Oren Peli, the writer and director of the first Paranormal Activity, is the producer of Paranormal Activity 2, which was written by Michael R. Perry, Christopher Landon, and Tom Pabst and directed by Tod Williams (The Door in the Floor, The Adventures of Sebastian Cole) as the second salvo in a probable franchise.

The paranoia that all new parents feel is smartly tapped into by the screenplay, and the film goes on to deliver a handful of shock scares that are each a rude jolt to the system.

As was its predecessor, this film is the antithesis of a gorefest.  It earns its scares, and there are plenty of them, by breaking the eerie silence and stillness with sudden sounds and sights that catch us off guard -- even though we're on guard the whole time.

We find ourselves staring at, perusing, combing the frame intently -- the way we would not just during a movie but in our own homes during a noisy night -- not only scanning for a demon or a ghost, but looking for any change in the mundane routine that might indicate an otherworldly presence.

The ominous nature that ordinary household objects begin to take on is amazingly effective in thickening the suspense.

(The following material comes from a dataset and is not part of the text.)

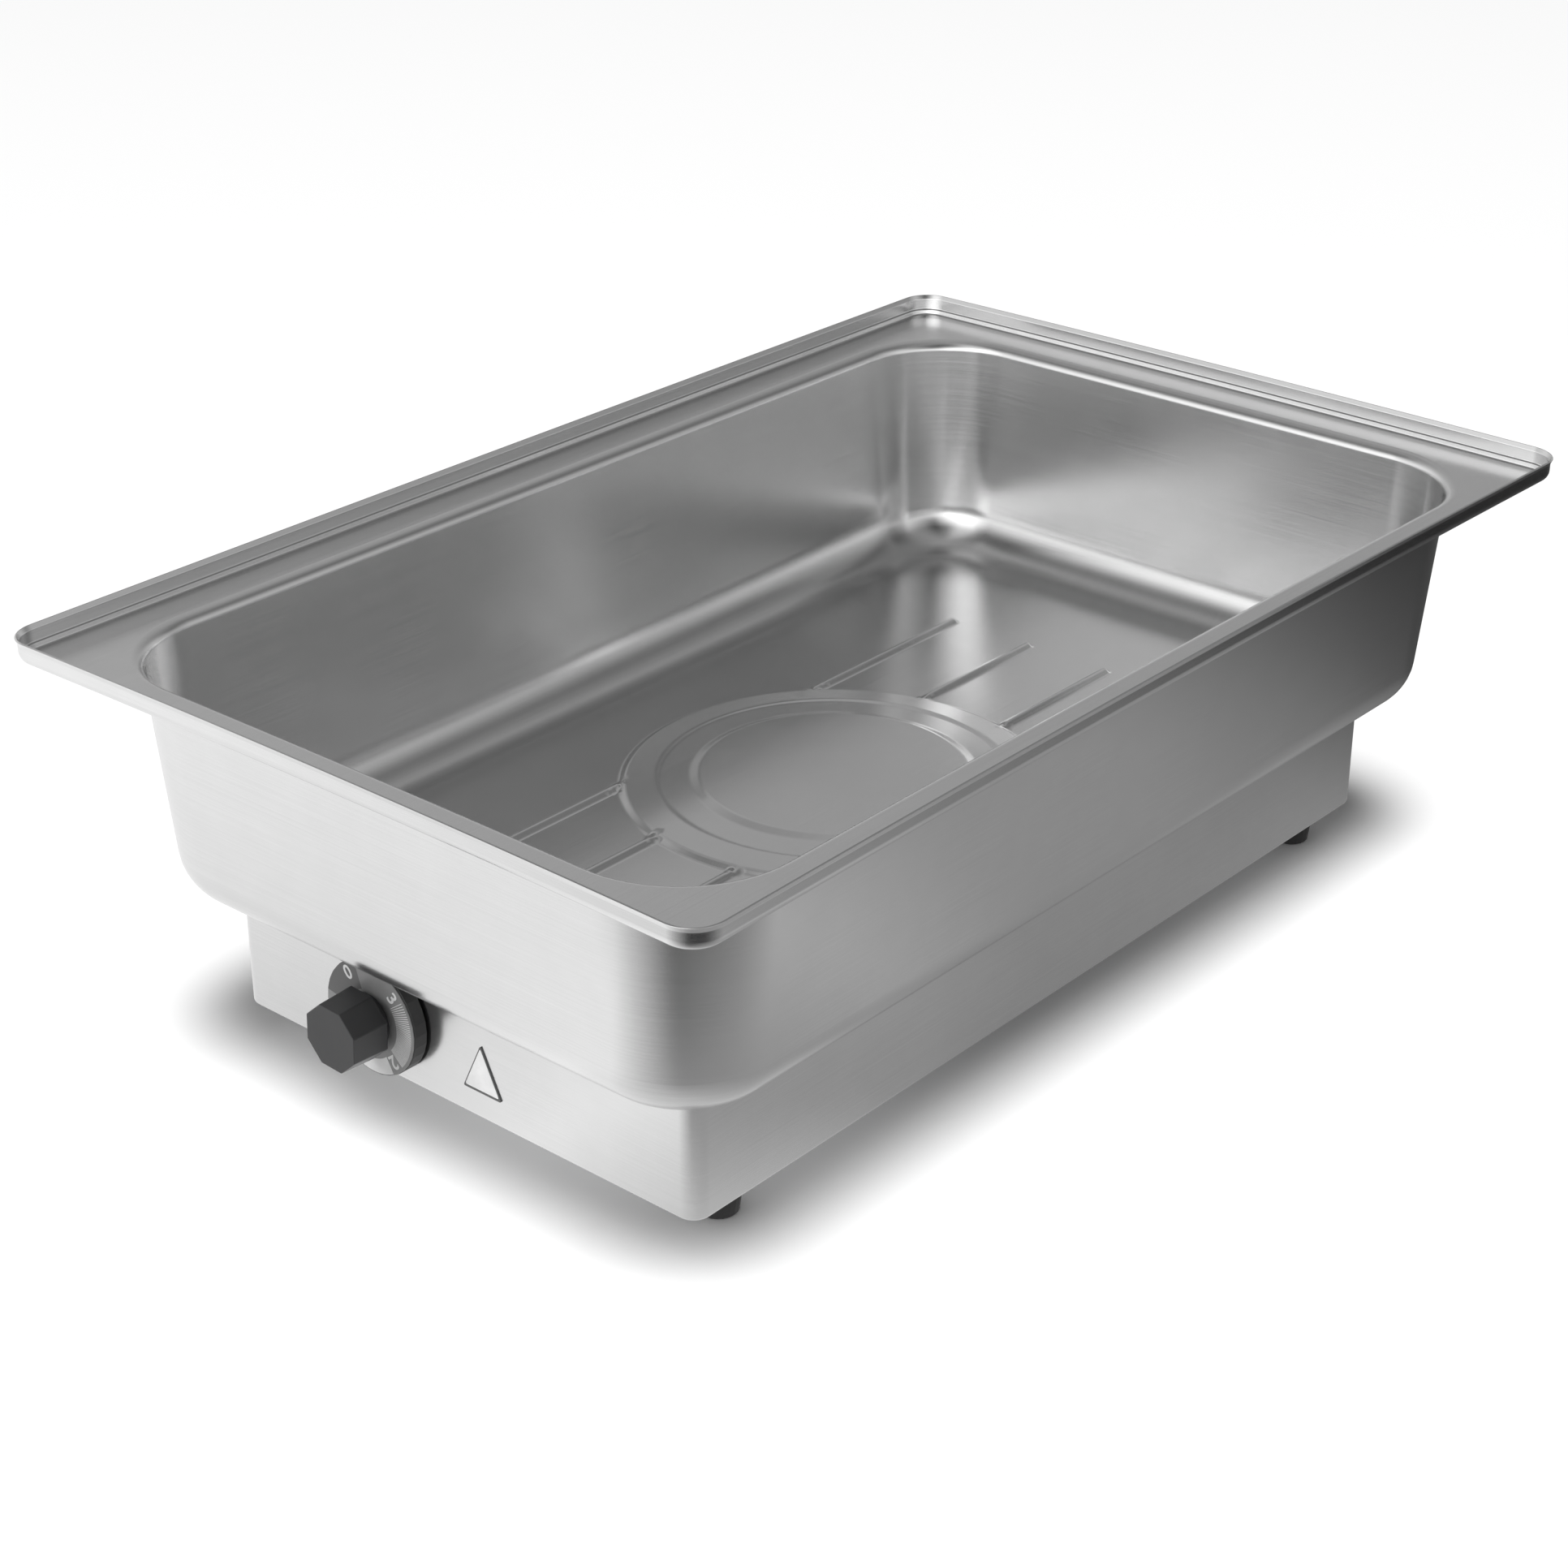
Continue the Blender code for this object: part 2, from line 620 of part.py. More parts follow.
def heater(aluminium, sheath, steel, ceramic, wool, shield_steel):
    spreader = turned(
        "heat_spreader",
        [(M6[0] + HOLE, SPREADER_LOW), (SPREADER_R, SPREADER_LOW)]
        + [(SPREADER_R, SPREADER_LOW + SPREADER_THICK), (M6[0] + HOLE, SPREADER_LOW + SPREADER_THICK)],
        aluminium,
        36,
    )
    spreader.data.shade_flat()
    heating_element(sheath)
    for side, sx in SIDES.items():
        element_terminal(f"element_terminal_{side}", sx * ELEMENT_LEG_X, ceramic)
    low = (-48.0 * MM, -9.0 * MM, CLAMP_TOP - CLAMP_THICK)
    bridge = block("clamp_bridge", low, (48.0 * MM, 9.0 * MM, CLAMP_TOP), steel)
    drill(bridge, "bridge_hole", M6[0] + HOLE, CLAMP_TOP - 5 * MM, CLAMP_TOP + 3 * MM, 0, 0)
    nut_top = CLAMP_TOP - CLAMP_THICK - GAP
    hexagon_ring("clamp_nut", M6[2], M6[0] + HOLE, nut_top - M6[1], nut_top, steel)
    stud_low, stud_high = nut_top - M6[1] - 2.0 * MM, PLATFORM_UNDER - GAP
    solid_turned("clamp_stud", [(M6[0], stud_low), (M6[0], stud_high)], steel, 16)
    shield_top = heat_shield(shield_steel)
    pad_low, pad_high = shield_top + GAP, shield_top + GAP + PAD_THICK
    pad = [(PAD_HOLE, pad_low), (PAD_R, pad_low), (PAD_R, pad_high), (PAD_HOLE, pad_high)]
    turned("insulation_pad", pad, wool, 32)
    for end, sy in ENDS.items():
        spacer = [(3.5 * MM, ON_PLATE), (3.5 * MM, SHIELD_LOW - GAP)]
        place(solid_turned(f"shield_spacer_{end}", spacer, steel, 12), 0.0, sy * SPACER_Y)


def heating_element(finish):
    """A tubular element bent into an open loop, with two straight legs towards the front."""
    gap_angle = math.degrees(math.asin(ELEMENT_LEG_X / ELEMENT_LOOP))
    start, end = -90 + gap_angle + 10, 270 - gap_angle - 10
    bend = []
    for i in range(21):
        angle = math.radians(start + (end - start) * i / 20)
        bend.append((ELEMENT_LOOP * math.cos(angle), ELEMENT_LOOP * math.sin(angle), ELEMENT_Z))
    middle = (ELEMENT_Z + ELEMENT_LEG_Z) / 2
    dip = [(-76 * MM, ELEMENT_LEG_Z), (-61 * MM, middle), (-46 * MM, ELEMENT_Z)]
    right = [(ELEMENT_LEG_X, y, z) for y, z in [(ELEMENT_LEG_END, ELEMENT_LEG_Z)] + dip]
    left = [(-x, y, z) for x, y, z in reversed(right)]
    return tube("heating_element", right + bend + left, ELEMENT_R, finish, 10)


def element_terminal(name, x, finish):
    """A ceramic bush with its pin, at the end of one leg of the element."""
    bush_r, pin_r, bush_end = 3.6 * MM, 1.5 * MM, 6.0 * MM
    profile = [(bush_r, 0.0), (bush_r, bush_end), (pin_r, bush_end), (pin_r, PIN_END)]
    bush = solid_turned(name, profile, finish, 12)
    spin = Matrix.Rotation(math.pi / 2, 4, "X")
    bush.matrix_world = Matrix.Translation((x, ELEMENT_LEG_END - GAP, ELEMENT_LEG_Z)) @ spin


def heat_shield(finish):
    """A square tray under the heater, with its edges turned up."""
    lip = 7.0 * MM
    inner = SHIELD_HALF - SHEET
    corner, floor, top = 8.0 * MM, SHIELD_LOW + SHEET, SHIELD_LOW + lip
    rings = [rounded_rectangle(SHIELD_HALF, SHIELD_HALF, corner, z, 3) for z in (SHIELD_LOW, top)]
    rings += [rounded_rectangle(inner, inner, corner - SHEET, z, 3) for z in (top, floor)]
    loft("heat_shield", rings, finish)
    return floor


# ---------------------------------------------------------------- sensing and wiring


def sensing(copper, steel):
    """The thermostat's bulb under the pan floor, its clip, and the capillary to it."""
    spin = Matrix.Rotation(-math.pi / 2, 4, "X")
    bulb = solid_turned("sensing_bulb", [(BULB_R, 0.0), (BULB_R, BULB_END - BULB_START)], copper, 12)
    bulb.matrix_world = Matrix.Translation((BULB_X, BULB_START, BULB_Z)) @ spin
    middle = (BULB_START + BULB_END) / 2
    room, reach, half = BULB_R + GAP, 10.0 * MM, 5.0 * MM
    low = (BULB_X - reach, middle - half, BULB_Z - room - SHEET)
    clip = block("bulb_clip", low, (BULB_X + reach, middle + half, PAN_UNDER - GAP), steel)
    low = (BULB_X - room, middle - 2 * half, BULB_Z - room)
    cut(clip, block("clip_slot", low, (BULB_X + room, middle + 2 * half, PAN_UNDER + SHEET), steel))
    leaving = Vector((KNOB_X - 8 * MM, THERMOSTAT_BACK + GAP, KNOB_Z + 6 * MM))
    stops = [
        leaving,
        leaving + Vector((0, 25 * MM, 0)),
        (-62 * MM, -120 * MM, 46 * MM),
        (-68 * MM, -60 * MM, 54 * MM),
        (-68 * MM, 0 * MM, 56 * MM),
        (BULB_X, BULB_START - 25 * MM, BULB_Z - 1 * MM),
        (BULB_X, BULB_START - 2 * GAP, BULB_Z),
    ]
    tube("capillary_tube", smooth_route(stops), CAPILLARY_R, copper, 6)


def safety_cutout(plastic, steel):
    """A round thermal cut-out under the pan floor, held by a strap."""
    top = PAN_UNDER - GAP
    bottom, step = top - CUTOUT_TALL, top - 3.0 * MM
    body_r, rim_r = 8.0 * MM, 9.5 * MM
    profile = [(body_r, bottom), (body_r, step), (rim_r, step), (rim_r, top)]
    place(solid_turned("safety_cutout", profile, plastic, 24), 0.0, CUTOUT_Y)
    reach, room, half = 20.0 * MM, 16.0 * MM, 4.0 * MM
    low = bottom - GAP - SHEET
    strap = block("cutout_strap", (-reach, CUTOUT_Y - half, low), (reach, CUTOUT_Y + half, top), steel)
    inside = (-room, CUTOUT_Y - 2 * half, low + SHEET)
    cut(strap, block("strap_room", inside, (room, CUTOUT_Y + 2 * half, top + SHEET), steel))


def mains_side(ceramic, steel, plastic):
    """Terminal block, cable gland, and earth stud, at the rear."""
    across, along = BLOCK_HALF
    low = (GLAND_X - across, BLOCK_Y - along, ON_PLATE)
    terminal_block = block("terminal_block", low, (GLAND_X + across, BLOCK_Y + along, BLOCK_TOP), ceramic)
    for number in range(3):
        x, y = GLAND_X + (number - 1) * POLE, BLOCK_Y + along / 2
        drill(terminal_block, f"terminal_well_{number}", 2.0 * MM, TERMINAL_Z, BLOCK_TOP + 5 * MM, x, y)
    gland(plastic)
    stud = [(M4[0], ON_PLATE), (M4[0], 30.0 * MM)]
    place(solid_turned("earth_stud", stud, steel, 16), EARTH_X, EARTH_Y)
    nut_low = 22.0 * MM
    nut = hexagon_ring("earth_nut", M4[2], M4[0] + HOLE, nut_low, nut_low + M4[1], steel)
    place(nut, EARTH_X, EARTH_Y)


def gland(finish):
    """A cable gland in the rear wall: body outside, cap screwed on it, locknut inside."""
    thread, flange, inside = 7.5 * MM, 4.0 * MM, -10.0 * MM
    low, high = GAP, GAP + flange
    body = [
        (BORE_R, inside),
        (thread, inside),
        (thread, low),
        (11.0 * MM, low),
        (11.0 * MM, high),
        (thread, high),
        (thread, high + 8 * MM),
        (BORE_R, high + 8 * MM),
    ]
    face_rear(turned("gland_body", body, finish), GLAND_X, GLAND_Z)
    cap_low, cap_high = high + GAP, high + 14 * MM
    cap = [
        (thread + GAP, cap_low),
        (10.5 * MM, cap_low),
        (10.5 * MM, cap_low + 7 * MM),
        (8.5 * MM, cap_high - 1 * MM),
        (7.5 * MM, cap_high),
        (BORE_R, cap_high),
        (BORE_R, high + 8.5 * MM),
        (thread + GAP, high + 8.5 * MM),
    ]
    face_rear(turned("gland_cap", cap, finish), GLAND_X, GLAND_Z)
    nut_high = -SHEET - GAP
    nut = hexagon_ring("gland_locknut", 11.0 * MM, thread + GAP, nut_high - 4.5 * MM, nut_high, finish)
    face_rear(nut, GLAND_X, GLAND_Z)


def leads(finishes):
    """Insulated leads between the terminal block, thermostat, cut-out and element."""
    away = LEAD_R * 0.7  # room for a lead's end to tilt
    stub = 9.0 * MM
    body_y = THERMOSTAT_BACK + away
    block_y = BLOCK_Y - BLOCK_HALF[1] - away
    pin_y = ELEMENT_LEG_END - GAP - PIN_END - away
    cutout_z = PAN_UNDER - GAP - CUTOUT_TALL - away
    in_y, out_y = CUTOUT_Y + 6.2 * MM, CUTOUT_Y - 6.2 * MM  # the cut-out's terminals, clear of its strap
    routes = {
        "live_lead": [
            (GLAND_X - POLE, block_y, TERMINAL_Z),
            (GLAND_X - POLE, block_y - stub, TERMINAL_Z),
            (30 * MM, 60 * MM, 21 * MM),
            (20 * MM, -60 * MM, 21 * MM),
            (-10 * MM, -150 * MM, 24 * MM),
            (KNOB_X + 8 * MM, body_y + stub, 36 * MM),
            (KNOB_X + 8 * MM, body_y, 36 * MM),
        ],
        "switched_lead": [
            (KNOB_X - 6 * MM, body_y, 32 * MM),
            (KNOB_X - 6 * MM, body_y + stub, 32 * MM),
            (-36 * MM, -80 * MM, 24 * MM),
            (-36 * MM, 60 * MM, 24 * MM),
            (-24 * MM, 100 * MM, 34 * MM),
            (-6 * MM, in_y + 2 * MM, cutout_z - 1.5 * stub),
            (-4 * MM, in_y, cutout_z - 0.7 * stub),
            (-4 * MM, in_y, cutout_z),
        ],
        "element_lead": [
            (4 * MM, out_y, cutout_z),
            (4 * MM, out_y, cutout_z - 0.7 * stub),
            (10 * MM, 92 * MM, 38 * MM),
            (48 * MM, 76 * MM, 30 * MM),
            (52 * MM, -20 * MM, 30 * MM),
            (40 * MM, -110 * MM, 36 * MM),
            (20 * MM, pin_y - 2 * stub, ELEMENT_LEG_Z - 6 * MM),
            (ELEMENT_LEG_X, pin_y - stub, ELEMENT_LEG_Z),
            (ELEMENT_LEG_X, pin_y, ELEMENT_LEG_Z),
        ],
        "neutral_lead": [
            (GLAND_X, block_y, TERMINAL_Z),
            (GLAND_X, block_y - stub, TERMINAL_Z),
            (46 * MM, 125 * MM, 24 * MM),
            (42 * MM, -60 * MM, 21 * MM),
            (6 * MM, -115 * MM, 38 * MM),
            (-10 * MM, pin_y - 2 * stub, ELEMENT_LEG_Z - 6 * MM),
            (-ELEMENT_LEG_X, pin_y - stub, ELEMENT_LEG_Z),
            (-ELEMENT_LEG_X, pin_y, ELEMENT_LEG_Z),
        ],
        "earth_lead": [
            (GLAND_X + POLE, block_y, TERMINAL_Z),
            (GLAND_X + POLE, block_y - stub, TERMINAL_Z),
            (EARTH_X, EARTH_Y + M4[0] + away + stub, 19 * MM),
            (EARTH_X, EARTH_Y + M4[0] + away, 19 * MM),
        ],
    }
    for name, stops in routes.items():
        tube(name, smooth_route(stops, 4), LEAD_R, finishes[name], 6)


# ---------------------------------------------------------------- assembly


def main():
    for old in list(bpy.data.objects):
        bpy.data.objects.remove(old, do_unlink=True)
    stainless = material("stainless_steel", (0.62, 0.62, 0.62), 0.28, 1.0)
    casing_steel = material("casing_steel", (0.62, 0.62, 0.62), 0.30, 1.0)
    zinc = material("zinc_plated_steel", (0.55, 0.56, 0.58), 0.35, 1.0)
    galvanised = material("galvanised_steel", (0.50, 0.51, 0.52), 0.45, 1.0)
    rubber = material("black_rubber", (0.02, 0.02, 0.02), 0.75, 0.0)
    knob_plastic = material("knob_plastic", (0.05, 0.05, 0.05), 0.45, 0.0)
    dial_print = material("dial_print", (0.12, 0.12, 0.12), 0.40, 0.0)
    plate_grey = material("plate_grey", (0.72, 0.72, 0.72), 0.40, 0.0)
    phenolic = material("phenolic", (0.06, 0.04, 0.03), 0.50, 0.0)
    ceramic = material("ceramic", (0.80, 0.78, 0.72), 0.40, 0.0)
    aluminium = material("aluminium", (0.72, 0.73, 0.74), 0.35, 1.0)
    sheath = material("element_sheath", (0.28, 0.26, 0.24), 0.45, 1.0)
    copper = material("copper", (0.72, 0.40, 0.25), 0.35, 1.0)
    wool = material("insulation_wool", (0.82, 0.80, 0.74), 0.95, 0.0)
    nylon = material("black_nylon", (0.03, 0.03, 0.03), 0.50, 0.0)
    brown = material("brown_lead", (0.20, 0.09, 0.04), 0.55, 0.0)
    blue = material("blue_lead", (0.05, 0.15, 0.45), 0.55, 0.0)
    green = material("green_lead", (0.20, 0.45, 0.08), 0.55, 0.0)

    water_pan(stainless)
    base_casing(casing_steel)
    bottom_plate(galvanised)
    foot_set(rubber, zinc)
    pan_studs(zinc)
    control(knob_plastic, dial_print, zinc, phenolic)
    triangle_plate(plate_grey)
    heater(aluminium, sheath, zinc, ceramic, wool, galvanised)
    sensing(copper, zinc)
    safety_cutout(phenolic, zinc)
    mains_side(ceramic, zinc, nylon)
    leads(
        {
            "live_lead": brown,
            "switched_lead": brown,
            "element_lead": brown,
            "neutral_lead": blue,
            "earth_lead": green,
        }
    )


main()
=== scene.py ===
import json
import math

import bpy
import numpy as np
from mathutils import Matrix, Vector
from mathutils.geometry import delaunay_2d_cdt


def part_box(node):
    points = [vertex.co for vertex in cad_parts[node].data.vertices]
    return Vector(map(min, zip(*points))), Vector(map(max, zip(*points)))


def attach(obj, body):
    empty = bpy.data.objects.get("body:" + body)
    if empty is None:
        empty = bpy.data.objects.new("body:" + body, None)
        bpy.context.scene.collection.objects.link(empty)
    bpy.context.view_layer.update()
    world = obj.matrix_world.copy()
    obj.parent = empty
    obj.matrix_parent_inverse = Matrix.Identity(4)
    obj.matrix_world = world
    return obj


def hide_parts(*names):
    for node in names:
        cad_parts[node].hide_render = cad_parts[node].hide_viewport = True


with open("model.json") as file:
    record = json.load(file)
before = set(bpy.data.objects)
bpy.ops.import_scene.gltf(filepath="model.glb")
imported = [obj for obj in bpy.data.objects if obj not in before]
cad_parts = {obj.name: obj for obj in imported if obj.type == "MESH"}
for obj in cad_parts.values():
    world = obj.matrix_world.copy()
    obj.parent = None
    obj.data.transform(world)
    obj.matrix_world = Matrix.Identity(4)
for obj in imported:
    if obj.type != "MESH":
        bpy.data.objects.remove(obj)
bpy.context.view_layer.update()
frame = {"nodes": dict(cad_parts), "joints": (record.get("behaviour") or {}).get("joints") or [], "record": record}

MM = 0.001
SHEET = 1.0  # the pan's and casing's metal, in millimetres


def box_mm(node):
    low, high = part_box(node)
    return [c / MM for c in low], [c / MM for c in high]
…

The sense of fear and dread is beyond acute.

(Breathe, breathe!)

And forget CGI. This is a low-tech exercise in delivering the heebie-jeebies, terrifying us the old-fashioned way: by putting us in touch with all the things that make us, young and old, want to hide under the bed.

Before it concludes, Paranormal Activity 2 eventuates into a rather more conventional horror thriller, with a conclusion that suggests speed bumps rather than goosebumps, and that's perhaps more in the way of explanation than we want or need.

But by then we've opened enough scare packages to be less than annoyed. You may dislike or dismiss the climax or argue about it on the way home.  But on the way to that ending, this fright flick will scare the burger right out of your bun.

So we'll haunt 3 stars out of 4 for the spookily minimalist but maximally spooky Paranormal Activity 2. See it on Halloween.  With someone you trust.